Quick checks you can reuse on any word

Once you’ve nailed how many syllables in thankful, you can reuse the same habits on any new word from a reading passage or spelling list.

Use the “one vowel sound, one syllable” rule

Say the word. Count the vowel sounds you hear. Don’t count letters. Don’t count how many times your pencil can split the word. Count what your voice does.

Mark the beats with a slash

Write the word, then add a slash where the beat changes: thank/ful. This is quick for worksheets and helps you see patterns across a list.

Check the stress by asking “which beat is louder?”

If you can hear one beat louder, you’ve found the stressed syllable. In “thankful,” it’s the first. In “today,” it’s the second. This single habit improves both reading flow and spelling.

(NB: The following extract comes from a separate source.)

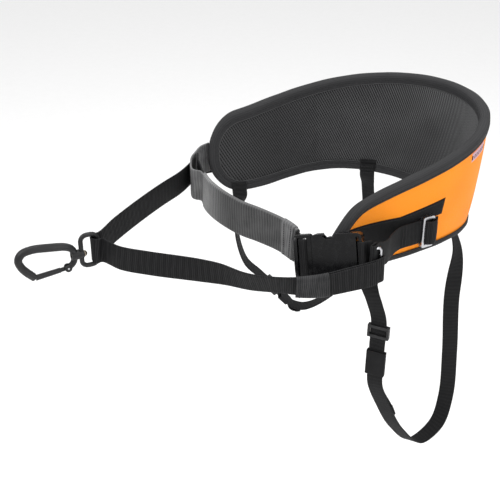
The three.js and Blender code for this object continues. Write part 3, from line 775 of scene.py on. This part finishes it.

How to show your work on a syllable worksheet

Some teachers grade more than the final number. They want to see how you reached it. You can show your work in a neat, repeatable way without writing a long paragraph.

  • Write the word once: thankful
  • Underline the vowel sound centers: a, u
  • Add the split: thank-ful
  • Circle the stressed part: THANK-ful
  • Write the count: 2 syllables

This takes ten seconds and makes your answer easy to check.

A short practice set for reading and writing

Try this mini set as a warm-up. Say each word once, tap the syllables, then write the split. Keep your pace steady and your taps honest.

  • thankful (2): thank-ful
  • helpful (2): help-ful
  • careful (2): care-ful
  • joyful (2): joy-ful
  • beautiful (3): beau-ti-ful
  • thoughtful (2): thought-ful

If any word surprises you, use the dictionary audio check once, then return to tapping. The goal is to train your ear.

Mini checklist for poems, speeches, and spelling tests

Copy this checklist into the margin of your notebook. It keeps you from overthinking.

  1. Say the word once.
  2. Tap the beats.
  3. Count vowel sounds you hear.
  4. Write the split.
  5. Say it again at normal speed.
  6. If you’re still stuck, use dictionary audio.

For “thankful,” each line in that checklist lands on the same result: two syllables, THANK-ful.